Directions for this task ▸ Please output the lines shown below exactly as they appear.

Data provided ▸
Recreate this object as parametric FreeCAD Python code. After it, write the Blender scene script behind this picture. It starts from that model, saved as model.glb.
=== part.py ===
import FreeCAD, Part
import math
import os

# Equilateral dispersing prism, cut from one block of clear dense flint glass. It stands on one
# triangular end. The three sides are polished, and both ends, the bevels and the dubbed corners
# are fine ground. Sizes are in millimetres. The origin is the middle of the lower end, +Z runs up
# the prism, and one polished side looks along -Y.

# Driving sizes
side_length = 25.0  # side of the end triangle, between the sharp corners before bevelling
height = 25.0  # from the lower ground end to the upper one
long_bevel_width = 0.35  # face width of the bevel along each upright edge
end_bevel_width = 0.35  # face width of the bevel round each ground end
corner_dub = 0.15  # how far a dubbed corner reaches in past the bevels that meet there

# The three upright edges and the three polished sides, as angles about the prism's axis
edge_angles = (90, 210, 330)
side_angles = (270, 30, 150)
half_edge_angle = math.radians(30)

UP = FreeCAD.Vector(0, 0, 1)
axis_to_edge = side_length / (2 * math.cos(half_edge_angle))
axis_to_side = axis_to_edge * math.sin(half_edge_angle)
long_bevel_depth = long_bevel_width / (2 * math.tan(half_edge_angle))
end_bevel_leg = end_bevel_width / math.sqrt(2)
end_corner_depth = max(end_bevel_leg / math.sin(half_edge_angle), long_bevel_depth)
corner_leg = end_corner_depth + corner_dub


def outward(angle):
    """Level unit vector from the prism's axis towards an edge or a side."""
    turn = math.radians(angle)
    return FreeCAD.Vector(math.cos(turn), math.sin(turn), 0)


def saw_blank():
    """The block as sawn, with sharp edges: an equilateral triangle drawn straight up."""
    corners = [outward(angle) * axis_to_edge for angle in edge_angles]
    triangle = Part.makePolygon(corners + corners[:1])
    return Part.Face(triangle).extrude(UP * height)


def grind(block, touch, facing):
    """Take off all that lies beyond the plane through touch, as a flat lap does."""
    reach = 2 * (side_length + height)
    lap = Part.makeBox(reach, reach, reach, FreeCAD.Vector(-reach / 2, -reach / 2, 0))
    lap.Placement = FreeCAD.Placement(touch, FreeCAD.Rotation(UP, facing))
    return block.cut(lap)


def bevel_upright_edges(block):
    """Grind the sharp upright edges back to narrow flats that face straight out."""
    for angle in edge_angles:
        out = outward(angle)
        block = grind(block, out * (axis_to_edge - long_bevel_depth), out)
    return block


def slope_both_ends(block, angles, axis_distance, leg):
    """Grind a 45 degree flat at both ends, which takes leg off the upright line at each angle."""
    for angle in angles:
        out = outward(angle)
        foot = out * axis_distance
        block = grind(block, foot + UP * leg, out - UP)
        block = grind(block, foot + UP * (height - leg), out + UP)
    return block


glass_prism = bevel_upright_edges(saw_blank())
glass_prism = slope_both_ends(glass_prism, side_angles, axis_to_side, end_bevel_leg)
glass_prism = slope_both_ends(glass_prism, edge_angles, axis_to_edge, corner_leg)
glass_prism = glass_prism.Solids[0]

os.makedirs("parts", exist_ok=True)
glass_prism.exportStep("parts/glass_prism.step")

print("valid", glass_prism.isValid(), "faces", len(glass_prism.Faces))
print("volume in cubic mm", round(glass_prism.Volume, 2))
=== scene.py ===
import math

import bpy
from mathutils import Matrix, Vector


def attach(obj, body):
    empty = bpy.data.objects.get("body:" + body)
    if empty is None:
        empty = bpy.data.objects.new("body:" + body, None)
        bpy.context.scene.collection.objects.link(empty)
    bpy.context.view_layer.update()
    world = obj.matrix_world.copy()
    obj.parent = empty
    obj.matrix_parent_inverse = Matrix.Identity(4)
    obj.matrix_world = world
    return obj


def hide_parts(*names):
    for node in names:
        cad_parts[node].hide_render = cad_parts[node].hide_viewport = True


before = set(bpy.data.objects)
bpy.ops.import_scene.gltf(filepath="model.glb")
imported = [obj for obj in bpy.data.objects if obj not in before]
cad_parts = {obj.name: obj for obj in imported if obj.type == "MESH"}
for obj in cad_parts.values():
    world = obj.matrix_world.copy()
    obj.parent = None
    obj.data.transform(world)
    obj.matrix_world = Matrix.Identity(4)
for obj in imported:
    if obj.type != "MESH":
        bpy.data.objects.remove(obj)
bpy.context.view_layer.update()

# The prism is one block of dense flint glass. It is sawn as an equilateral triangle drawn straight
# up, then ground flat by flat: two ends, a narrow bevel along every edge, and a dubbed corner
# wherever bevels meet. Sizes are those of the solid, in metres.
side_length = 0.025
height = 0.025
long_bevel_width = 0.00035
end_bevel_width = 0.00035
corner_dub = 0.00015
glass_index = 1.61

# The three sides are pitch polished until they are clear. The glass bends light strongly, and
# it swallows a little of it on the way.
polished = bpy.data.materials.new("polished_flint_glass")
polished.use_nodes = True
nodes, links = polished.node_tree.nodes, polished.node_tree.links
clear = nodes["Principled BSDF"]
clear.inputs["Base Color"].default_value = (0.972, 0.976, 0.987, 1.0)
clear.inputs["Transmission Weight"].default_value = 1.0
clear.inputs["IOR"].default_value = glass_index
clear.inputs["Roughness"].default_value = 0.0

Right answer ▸
Recreate this object as parametric FreeCAD Python code. After it, write the Blender scene script behind this picture. It starts from that model, saved as model.glb.
=== part.py ===
import FreeCAD, Part
import math
import os

# Equilateral dispersing prism, cut from one block of clear dense flint glass. It stands on one
# triangular end. The three sides are polished, and both ends, the bevels and the dubbed corners
# are fine ground. Sizes are in millimetres. The origin is the middle of the lower end, +Z runs up
# the prism, and one polished side looks along -Y.

# Driving sizes
side_length = 25.0  # side of the end triangle, between the sharp corners before bevelling
height = 25.0  # from the lower ground end to the upper one
long_bevel_width = 0.35  # face width of the bevel along each upright edge
end_bevel_width = 0.35  # face width of the bevel round each ground end
corner_dub = 0.15  # how far a dubbed corner reaches in past the bevels that meet there

# The three upright edges and the three polished sides, as angles about the prism's axis
edge_angles = (90, 210, 330)
side_angles = (270, 30, 150)
half_edge_angle = math.radians(30)

UP = FreeCAD.Vector(0, 0, 1)
axis_to_edge = side_length / (2 * math.cos(half_edge_angle))
axis_to_side = axis_to_edge * math.sin(half_edge_angle)
long_bevel_depth = long_bevel_width / (2 * math.tan(half_edge_angle))
end_bevel_leg = end_bevel_width / math.sqrt(2)
end_corner_depth = max(end_bevel_leg / math.sin(half_edge_angle), long_bevel_depth)
corner_leg = end_corner_depth + corner_dub


def outward(angle):
    """Level unit vector from the prism's axis towards an edge or a side."""
    turn = math.radians(angle)
    return FreeCAD.Vector(math.cos(turn), math.sin(turn), 0)


def saw_blank():
    """The block as sawn, with sharp edges: an equilateral triangle drawn straight up."""
    corners = [outward(angle) * axis_to_edge for angle in edge_angles]
    triangle = Part.makePolygon(corners + corners[:1])
    return Part.Face(triangle).extrude(UP * height)


def grind(block, touch, facing):
    """Take off all that lies beyond the plane through touch, as a flat lap does."""
    reach = 2 * (side_length + height)
    lap = Part.makeBox(reach, reach, reach, FreeCAD.Vector(-reach / 2, -reach / 2, 0))
    lap.Placement = FreeCAD.Placement(touch, FreeCAD.Rotation(UP, facing))
    return block.cut(lap)


def bevel_upright_edges(block):
    """Grind the sharp upright edges back to narrow flats that face straight out."""
    for angle in edge_angles:
        out = outward(angle)
        block = grind(block, out * (axis_to_edge - long_bevel_depth), out)
    return block


def slope_both_ends(block, angles, axis_distance, leg):
    """Grind a 45 degree flat at both ends, which takes leg off the upright line at each angle."""
    for angle in angles:
        out = outward(angle)
        foot = out * axis_distance
        block = grind(block, foot + UP * leg, out - UP)
        block = grind(block, foot + UP * (height - leg), out + UP)
    return block


glass_prism = bevel_upright_edges(saw_blank())
glass_prism = slope_both_ends(glass_prism, side_angles, axis_to_side, end_bevel_leg)
glass_prism = slope_both_ends(glass_prism, edge_angles, axis_to_edge, corner_leg)
glass_prism = glass_prism.Solids[0]

os.makedirs("parts", exist_ok=True)
glass_prism.exportStep("parts/glass_prism.step")

print("valid", glass_prism.isValid(), "faces", len(glass_prism.Faces))
print("volume in cubic mm", round(glass_prism.Volume, 2))
=== scene.py ===
import math

import bpy
from mathutils import Matrix, Vector


def attach(obj, body):
    empty = bpy.data.objects.get("body:" + body)
    if empty is None:
        empty = bpy.data.objects.new("body:" + body, None)
        bpy.context.scene.collection.objects.link(empty)
    bpy.context.view_layer.update()
    world = obj.matrix_world.copy()
    obj.parent = empty
    obj.matrix_parent_inverse = Matrix.Identity(4)
    obj.matrix_world = world
    return obj


def hide_parts(*names):
    for node in names:
        cad_parts[node].hide_render = cad_parts[node].hide_viewport = True


before = set(bpy.data.objects)
bpy.ops.import_scene.gltf(filepath="model.glb")
imported = [obj for obj in bpy.data.objects if obj not in before]
cad_parts = {obj.name: obj for obj in imported if obj.type == "MESH"}
for obj in cad_parts.values():
    world = obj.matrix_world.copy()
    obj.parent = None
    obj.data.transform(world)
    obj.matrix_world = Matrix.Identity(4)
for obj in imported:
    if obj.type != "MESH":
        bpy.data.objects.remove(obj)
bpy.context.view_layer.update()

# The prism is one block of dense flint glass. It is sawn as an equilateral triangle drawn straight
# up, then ground flat by flat: two ends, a narrow bevel along every edge, and a dubbed corner
# wherever bevels meet. Sizes are those of the solid, in metres.
side_length = 0.025
height = 0.025
long_bevel_width = 0.00035
end_bevel_width = 0.00035
corner_dub = 0.00015
glass_index = 1.61

# The three sides are pitch polished until they are clear. The glass bends light strongly, and
# it swallows a little of it on the way.
polished = bpy.data.materials.new("polished_flint_glass")
polished.use_nodes = True
nodes, links = polished.node_tree.nodes, polished.node_tree.links
clear = nodes["Principled BSDF"]
clear.inputs["Base Color"].default_value = (0.972, 0.976, 0.987, 1.0)
clear.inputs["Transmission Weight"].default_value = 1.0
clear.inputs["IOR"].default_value = glass_index
clear.inputs["Roughness"].default_value = 0.0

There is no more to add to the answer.